● **Data to use**:
•••
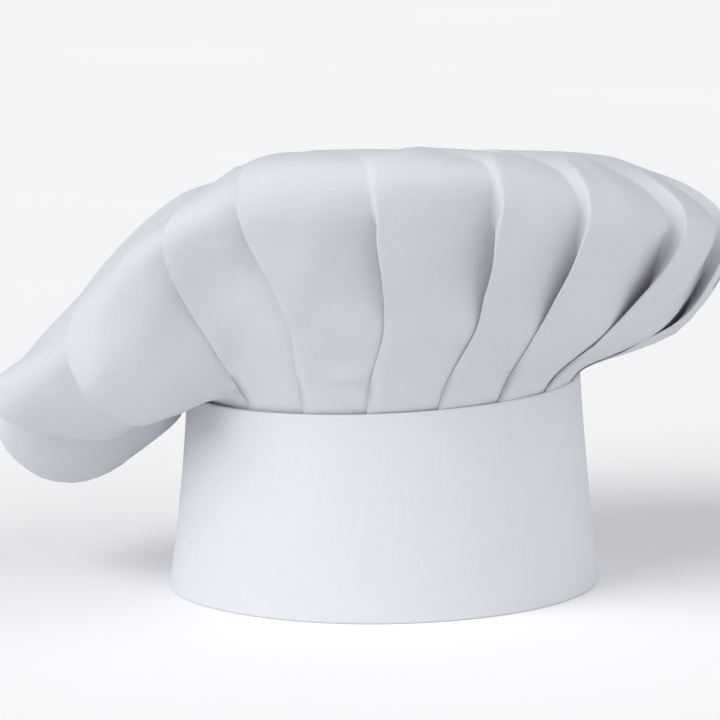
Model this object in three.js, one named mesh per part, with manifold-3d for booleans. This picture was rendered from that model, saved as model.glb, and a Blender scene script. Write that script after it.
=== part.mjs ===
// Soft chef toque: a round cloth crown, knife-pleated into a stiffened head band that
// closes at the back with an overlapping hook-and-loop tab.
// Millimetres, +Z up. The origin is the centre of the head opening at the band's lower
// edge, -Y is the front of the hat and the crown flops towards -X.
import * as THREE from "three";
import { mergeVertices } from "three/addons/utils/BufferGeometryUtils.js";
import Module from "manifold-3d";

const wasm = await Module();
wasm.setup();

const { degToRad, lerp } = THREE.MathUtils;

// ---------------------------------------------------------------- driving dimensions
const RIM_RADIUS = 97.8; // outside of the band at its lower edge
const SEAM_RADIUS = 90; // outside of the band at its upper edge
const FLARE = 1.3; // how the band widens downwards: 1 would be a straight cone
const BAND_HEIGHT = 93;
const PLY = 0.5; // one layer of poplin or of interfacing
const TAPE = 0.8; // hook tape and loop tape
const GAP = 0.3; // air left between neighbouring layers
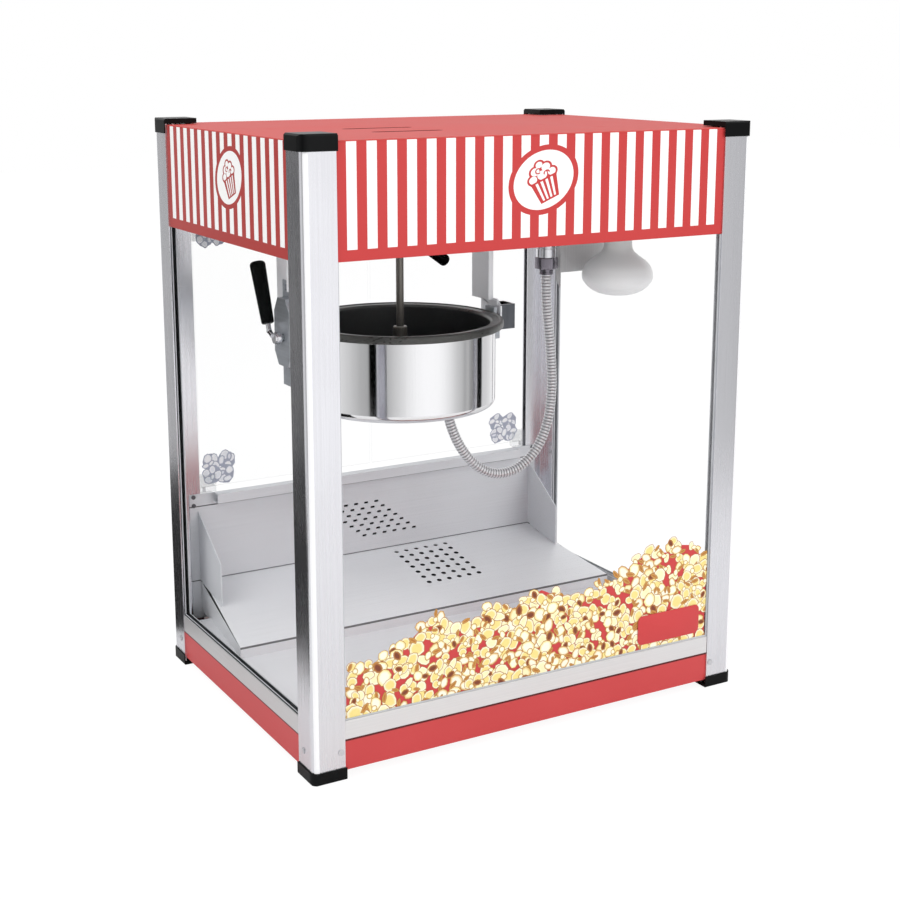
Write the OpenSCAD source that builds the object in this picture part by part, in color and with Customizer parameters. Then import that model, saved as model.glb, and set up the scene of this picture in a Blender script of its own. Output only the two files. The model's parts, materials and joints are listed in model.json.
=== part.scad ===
•••
Reproduce every record above exactly as it appears.

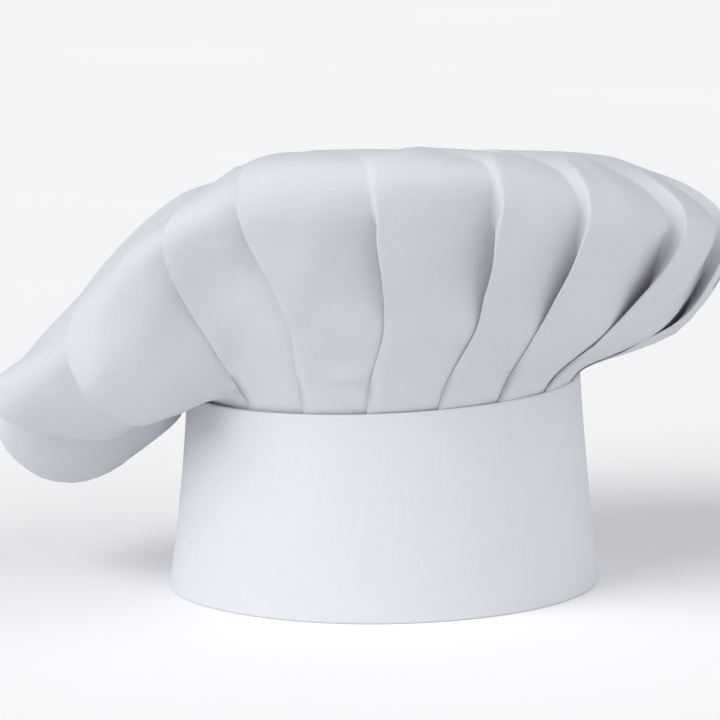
Model this object in three.js, one named mesh per part, with manifold-3d for booleans. This picture was rendered from that model, saved as model.glb, and a Blender scene script. Write that script after it.
=== part.mjs ===
// Soft chef toque: a round cloth crown, knife-pleated into a stiffened head band that
// closes at the back with an overlapping hook-and-loop tab.
// Millimetres, +Z up. The origin is the centre of the head opening at the band's lower
// edge, -Y is the front of the hat and the crown flops towards -X.
import * as THREE from "three";
import { mergeVertices } from "three/addons/utils/BufferGeometryUtils.js";
import Module from "manifold-3d";

const wasm = await Module();
wasm.setup();

const { degToRad, lerp } = THREE.MathUtils;

// ---------------------------------------------------------------- driving dimensions
const RIM_RADIUS = 97.8; // outside of the band at its lower edge
const SEAM_RADIUS = 90; // outside of the band at its upper edge
const FLARE = 1.3; // how the band widens downwards: 1 would be a straight cone
const BAND_HEIGHT = 93;
const PLY = 0.5; // one layer of poplin or of interfacing
const TAPE = 0.8; // hook tape and loop tape
const GAP = 0.3; // air left between neighbouring layers
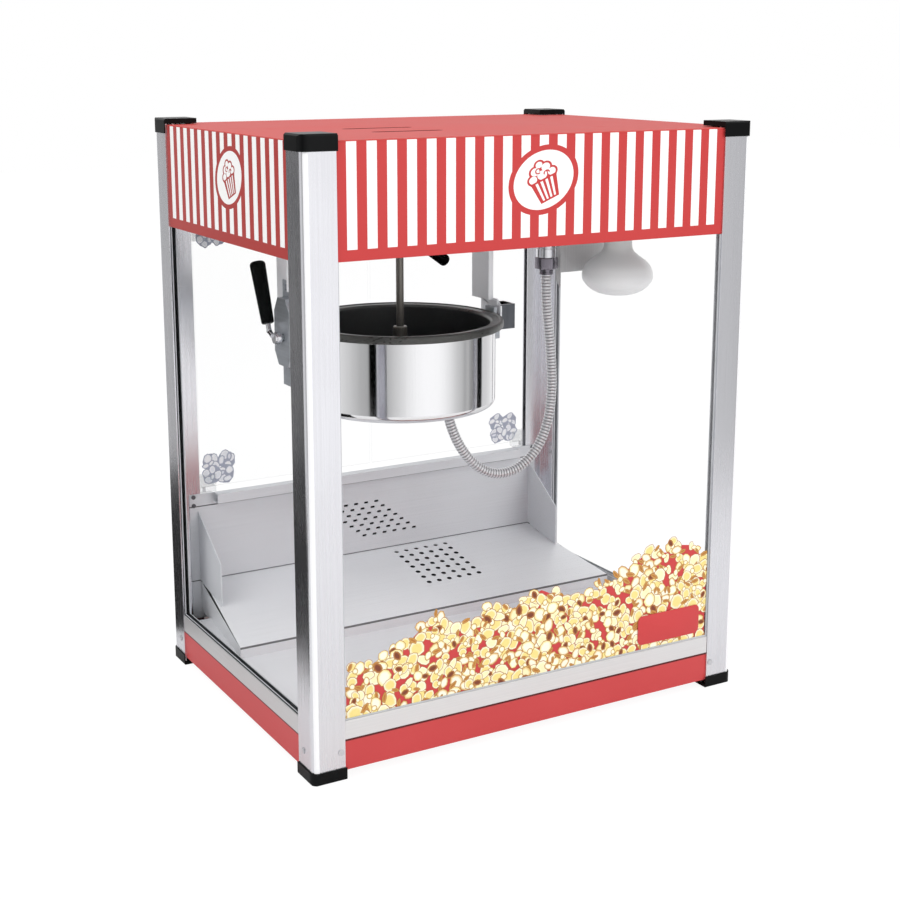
Write the OpenSCAD source that builds the object in this picture part by part, in color and with Customizer parameters. Then import that model, saved as model.glb, and set up the scene of this picture in a Blender script of its own. Output only the two files. The model's parts, materials and joints are listed in model.json.
=== part.scad ===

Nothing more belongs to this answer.